Criss-crossing the point of view between all of these characters, Scott achieves a message that is common in both visual art and in literature: the lack of any single truth in a work of art. Other modern writers have expressed how an audience's perception of a work of art often tells more about the audience than it does about the art - Philip Roth in The Counterlife or John Irving in The World According to Garp for instance. In Arrogance, Scott reveals this through her scattered narrative which jumps from character to character. It is this which most sets Scott apart from her contemporaries. By examining what the artist thinks, what the viewer thinks, what we the reader are thinking about all of these things, we are brought to the ignoble truth of all art: subjectivity. By showing not just the painter's life, but his lovers, and not just his lovers life, but his sisters, and not just his sisters, but his patrons, and so on, a more distinct and complicated picture is presented which, through the freedom of the fictionalized conceit, gives us what is likely to be a truer picture of the artist and his world than an ordinary biographer would ever be able to achieve. Like a good painting this is not one story, but many.
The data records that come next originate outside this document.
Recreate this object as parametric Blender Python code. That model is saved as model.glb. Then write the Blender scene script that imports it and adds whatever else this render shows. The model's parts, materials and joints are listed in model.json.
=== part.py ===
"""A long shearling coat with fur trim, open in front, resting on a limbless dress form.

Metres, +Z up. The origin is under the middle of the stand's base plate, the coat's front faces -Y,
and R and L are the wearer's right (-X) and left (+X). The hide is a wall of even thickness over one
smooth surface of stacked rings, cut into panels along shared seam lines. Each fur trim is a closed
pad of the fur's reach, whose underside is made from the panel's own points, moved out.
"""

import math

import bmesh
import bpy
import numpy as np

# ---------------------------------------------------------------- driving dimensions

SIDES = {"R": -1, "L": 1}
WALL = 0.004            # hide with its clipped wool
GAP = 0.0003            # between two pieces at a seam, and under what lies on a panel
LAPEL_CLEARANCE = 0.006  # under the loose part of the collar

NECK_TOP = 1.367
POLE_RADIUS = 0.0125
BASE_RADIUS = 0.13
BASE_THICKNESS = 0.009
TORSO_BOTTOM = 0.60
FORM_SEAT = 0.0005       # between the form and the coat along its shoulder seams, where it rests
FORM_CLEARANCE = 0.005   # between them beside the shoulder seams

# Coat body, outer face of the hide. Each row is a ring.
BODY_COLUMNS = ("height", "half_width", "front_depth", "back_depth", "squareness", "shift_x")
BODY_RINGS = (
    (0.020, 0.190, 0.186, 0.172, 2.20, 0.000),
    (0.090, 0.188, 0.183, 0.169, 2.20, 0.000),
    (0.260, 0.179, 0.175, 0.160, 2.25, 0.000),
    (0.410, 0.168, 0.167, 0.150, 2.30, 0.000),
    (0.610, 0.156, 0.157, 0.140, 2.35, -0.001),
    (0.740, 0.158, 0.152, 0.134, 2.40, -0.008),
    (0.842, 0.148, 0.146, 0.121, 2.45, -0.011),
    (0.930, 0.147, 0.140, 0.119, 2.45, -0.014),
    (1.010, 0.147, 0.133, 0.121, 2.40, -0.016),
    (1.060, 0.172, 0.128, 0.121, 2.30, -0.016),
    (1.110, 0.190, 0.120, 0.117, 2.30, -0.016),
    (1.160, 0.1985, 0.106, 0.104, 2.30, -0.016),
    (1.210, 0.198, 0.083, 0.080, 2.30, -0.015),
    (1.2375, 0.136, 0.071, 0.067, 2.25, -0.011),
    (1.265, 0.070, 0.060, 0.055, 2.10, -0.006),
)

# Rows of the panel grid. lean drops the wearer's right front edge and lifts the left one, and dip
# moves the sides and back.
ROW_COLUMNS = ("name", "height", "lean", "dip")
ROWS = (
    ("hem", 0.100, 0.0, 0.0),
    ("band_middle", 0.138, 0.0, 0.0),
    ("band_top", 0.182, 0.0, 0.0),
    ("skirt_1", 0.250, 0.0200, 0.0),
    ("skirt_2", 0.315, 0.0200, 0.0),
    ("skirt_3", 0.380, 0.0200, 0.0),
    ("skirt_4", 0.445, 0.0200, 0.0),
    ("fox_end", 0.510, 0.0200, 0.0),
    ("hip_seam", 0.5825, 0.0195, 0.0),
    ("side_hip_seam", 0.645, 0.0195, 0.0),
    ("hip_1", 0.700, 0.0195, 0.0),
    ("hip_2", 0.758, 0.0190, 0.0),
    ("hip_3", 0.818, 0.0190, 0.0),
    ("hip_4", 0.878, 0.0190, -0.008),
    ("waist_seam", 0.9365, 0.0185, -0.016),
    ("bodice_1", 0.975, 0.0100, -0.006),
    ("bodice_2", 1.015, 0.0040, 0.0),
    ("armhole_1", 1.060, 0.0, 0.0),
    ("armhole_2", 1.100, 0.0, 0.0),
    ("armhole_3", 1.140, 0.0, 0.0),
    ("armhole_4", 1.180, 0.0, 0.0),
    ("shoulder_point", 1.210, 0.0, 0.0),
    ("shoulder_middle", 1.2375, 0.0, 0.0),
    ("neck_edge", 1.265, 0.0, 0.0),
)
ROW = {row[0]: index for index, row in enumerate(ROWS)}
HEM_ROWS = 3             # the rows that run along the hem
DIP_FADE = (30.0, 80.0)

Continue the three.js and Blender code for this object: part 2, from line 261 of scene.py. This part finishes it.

Vallie Neuzil's side of the story is almost as prevalent as Egon's and is just as interesting. A penchant for sweets and a "determination to enjoy herself" make her extremely vulnerable to Schiele and his own similarly decadent and bohemian lifestyle. Having been a former model and lover of Gustav Klimt's (Schieles predecessor and mentor), she quickly latches on to Schiele, playing the part of Eve to his Snake, and sticks with him through his arrest and his various affairs with other men and women, even up to the point where he is about to marry another woman. Her dedication and devotion to something which is clearly providing a kind of sinful and masochistic pleasure for her is arguably the clearest reflection we have for ourselves as the reader within the world of the book, and her ultimate rejection of him and growth into a stronger person provides a wonderful anticlimax for her character.